Quant à notre interlocuteur, il nous fait remarquer que «les arrivées sont de plus en plus importantes, ce qui fait que les gens se retrouvent dans la rue, parce que personne ne les prend en charge». Par ailleurs et pour avoir travaillé de plus près sur la situation des migrants dans le sud de l’Italie, il nous affirme qu’«il y a beaucoup de départs depuis quelques semaines à partir de la Tunisie pour Lampedusa, car la situation se détériore dans le sud du pays».

Olivier Favier alerte également sur la situation des mineurs non accompagnés qui se retrouvent ainsi livrés à eux-mêmes et exposés en premier au trafic.

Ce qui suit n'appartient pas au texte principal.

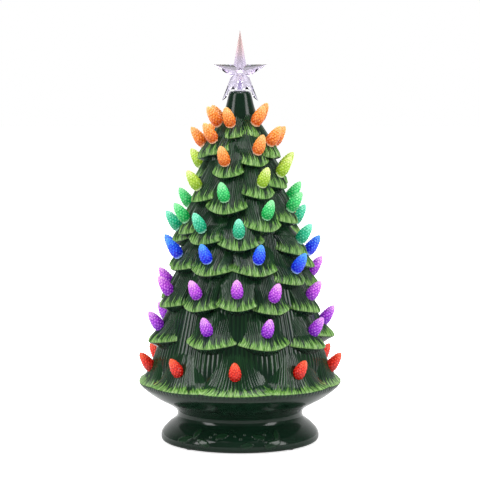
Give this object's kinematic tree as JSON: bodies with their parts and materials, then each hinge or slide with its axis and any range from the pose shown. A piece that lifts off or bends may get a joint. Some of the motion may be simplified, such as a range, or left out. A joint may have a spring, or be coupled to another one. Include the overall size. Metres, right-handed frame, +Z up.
{
  "type": "lighted ceramic christmas tree",
  "caption": "Battery-lit glazed ceramic christmas tree with rings of drooping boughs, glowing plastic bulbs and a clear star that turns and lifts off.",
  "frame": {"origin": "centre of the surface that the tree stands on, on the axis of trunk, foot and crown", "axes": "+Z up along the trunk, -Y towards the front of the tree, +X to the right seen from the front"},
  "size_m": [0.1901, 0.1904, 0.382],
  "materials": {
    "green_glaze": "gloss",
    "clear_plastic": "gloss",
    "black_plastic": "satin",
    "black_plastic_dark": "satin",
    "silicone": "satin",
    "cell_jacket": "gloss",
    "nickel_plate": "gloss",
    "screw_steel": "satin",
    "switch_case": "satin",
    "switch_knob_plastic": "satin",
    "circuit_board": "satin",
    "white_plastic": "satin",
    "led_lens": "gloss",
    "lead_insulation": "satin",
    "pad_rubber": "satin",
    "red_lens": "gloss",
    "purple_lens": "gloss",
    "violet_lens": "gloss",
    "blue_lens": "gloss",
    "teal_lens": "gloss",
    "green_lens": "gloss",
    "lime_lens": "gloss",
    "orange_lens": "gloss",
    "amber_lens": "gloss"
  },
  "bodies": {
    "tree": {"ceramic_tree": "green_glaze", "base_cover": "black_plastic", "base_seal": "silicone", "battery_box": "black_plastic_dark", "batteries": "cell_jacket", "contact_plates": "nickel_plate", "contact_springs": "nickel_plate", "box_screws": "screw_steel", "switch_body": "switch_case", "switch_screws": "screw_steel", "timer_board": "circuit_board", "board_screws": "screw_steel", "light_mast": "white_plastic", "mast_screws": "screw_steel", "light_boards": "circuit_board", "leds": "led_lens", "battery_leads": "lead_insulation", "switch_leads": "lead_insulation", "mast_leads": "lead_insulation", "rubber_feet": "pad_rubber", "red_bulbs": "red_lens", "purple_bulbs": "purple_lens", "violet_bulbs": "violet_lens", "blue_bulbs": "blue_lens", "teal_bulbs": "teal_lens", "green_bulbs": "green_lens", "lime_bulbs": "lime_lens", "orange_bulbs": "orange_lens", "amber_bulbs": "amber_lens"},
    "star_peg": {"star_peg": "clear_plastic"},
    "star": {"star_topper": "clear_plastic"},
    "battery_door": {"battery_door": "black_plastic"},
    "switch_knob": {"switch_knob": "switch_knob_plastic"}
  },
  "joints": [
    {"name": "star_lift", "type": "slide", "parent": "tree", "child": "star_peg", "axis": [0, 0, 1], "range_m": [0, 0.016]},
    {"name": "star_turn", "type": "hinge", "parent": "star_peg", "child": "star", "pos_m": [0, 0, 0.3276], "axis": [0, 0, 1], "continuous": true},
    {"name": "battery_door_hinge", "type": "hinge", "parent": "tree", "child": "battery_door", "pos_m": [-0.0268, 0, 0.00495], "axis": [0, 1, 0], "range_deg": [0, 90]},
    {"name": "switch_slide", "type": "slide", "parent": "tree", "child": "switch_knob", "axis": [1, 0, 0], "range_m": [0, 0.004]}
  ]
}
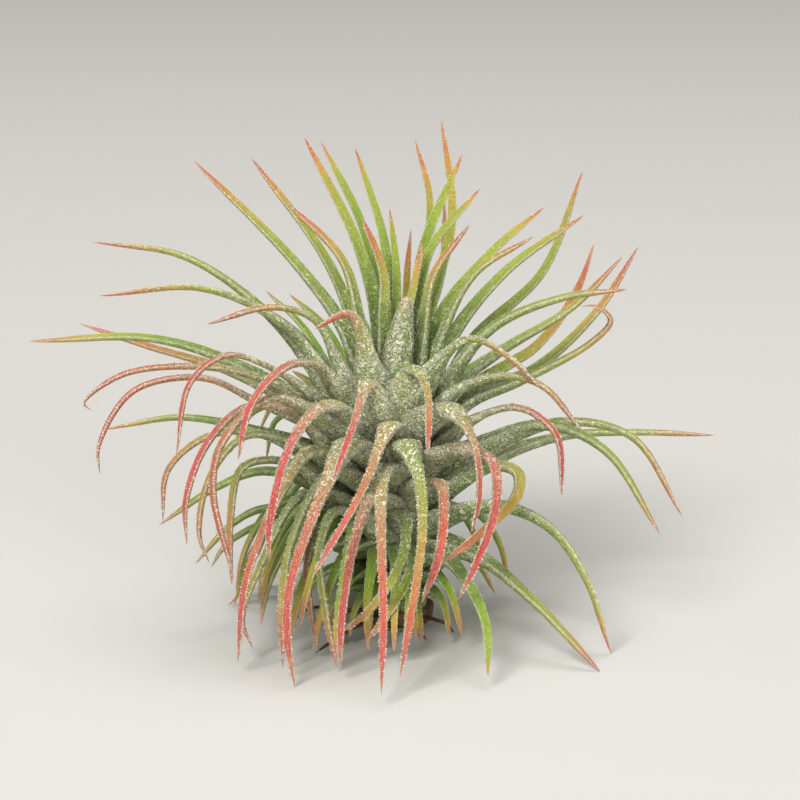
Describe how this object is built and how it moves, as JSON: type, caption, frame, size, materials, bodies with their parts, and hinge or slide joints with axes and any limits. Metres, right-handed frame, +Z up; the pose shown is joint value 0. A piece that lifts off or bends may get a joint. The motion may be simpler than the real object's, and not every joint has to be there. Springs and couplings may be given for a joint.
{
  "type": "air plant",
  "caption": "Small rootless rosette plant whose channelled silver-green leaves rise, arch over and hang from a short stem, blushed pink at the tips, resting on its stem's foot",
  "frame": {"origin": "centre of the flat at the foot of the stem, on the surface that the plant stands on", "axes": "+Z up along the stem, +X to the right as seen from the front, -Y towards the front, where the blushed leaves hang"},
  "size_m": [0.0981, 0.0784, 0.0681],
  "materials": {
    "leaf": "matt living leaf, silver-green with fine white scales, yellow to pink-red towards the tip",
    "stem": "matt living tissue, silver-green, with the lowest leaves grown on it and a brown foot",
    "dry_leaf": "dead leaf, dry, brown and fibrous"
  },
  "bodies": {
    "root": {"stem": "stem", "dry_leaves": "dry_leaf", "back_01": "leaf", "back_02": "leaf", "back_03": "leaf", "back_04": "leaf", "back_05": "leaf", "back_06": "leaf", "back_07": "leaf", "back_08": "leaf", "back_10": "leaf", "back_11": "leaf", "back_12": "leaf", "back_14": "leaf", "back_15": "leaf", "back_17": "leaf", "back_18": "leaf", "back_19": "leaf", "right_01": "leaf", "right_03": "leaf", "right_04": "leaf", "right_05": "leaf", "right_06": "leaf", "right_07": "leaf", "right_08": "leaf", "right_09": "leaf", "right_10": "leaf", "right_11": "leaf", "right_12": "leaf", "right_13": "leaf", "right_14": "leaf", "right_15": "leaf", "left_01": "leaf", "left_02": "leaf", "left_03": "leaf", "left_04": "leaf", "left_05": "leaf", "left_06": "leaf", "left_07": "leaf", "left_08": "leaf", "left_09": "leaf", "left_10": "leaf", "left_11": "leaf", "left_12": "leaf", "left_14": "leaf", "left_19": "leaf", "heart_02": "leaf", "heart_03": "leaf", "heart_04": "leaf", "heart_05": "leaf", "heart_06": "leaf", "front_01": "leaf", "front_04": "leaf", "front_05": "leaf", "front_10": "leaf", "front_11": "leaf", "front_13": "leaf"}
  },
  "joints": []
}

Il nous cite l’exemple de Paris, dans ce sens :

«Beaucoup de jeunes se retrouvent dans une situation où ils sont livrés au trafic humain à la Goutte-d’Or. Ce sont des adolescents marocains et leur histoire est très médiatisée, mais j’ai refusé de traiter ce sujet. C’est lorsque les commerçants ont commencé à se plaindre de ceux qui prennent des drogues que c’est tout de suite devenu intéressant d’en parler. Je comprends que c’est pénible pour les commerces alentours, mais je trouve dommage que cela devienne un sujet médiatisé de la sorte. En d’autres termes, lorsqu’une partie de ces jeunes empêche le monde de tourner, ils sont médiatisés, et lorsqu’ils sont abandonnés et ne font pas de bruit, on ne parle pas d’eux et on les laisse sombrer.»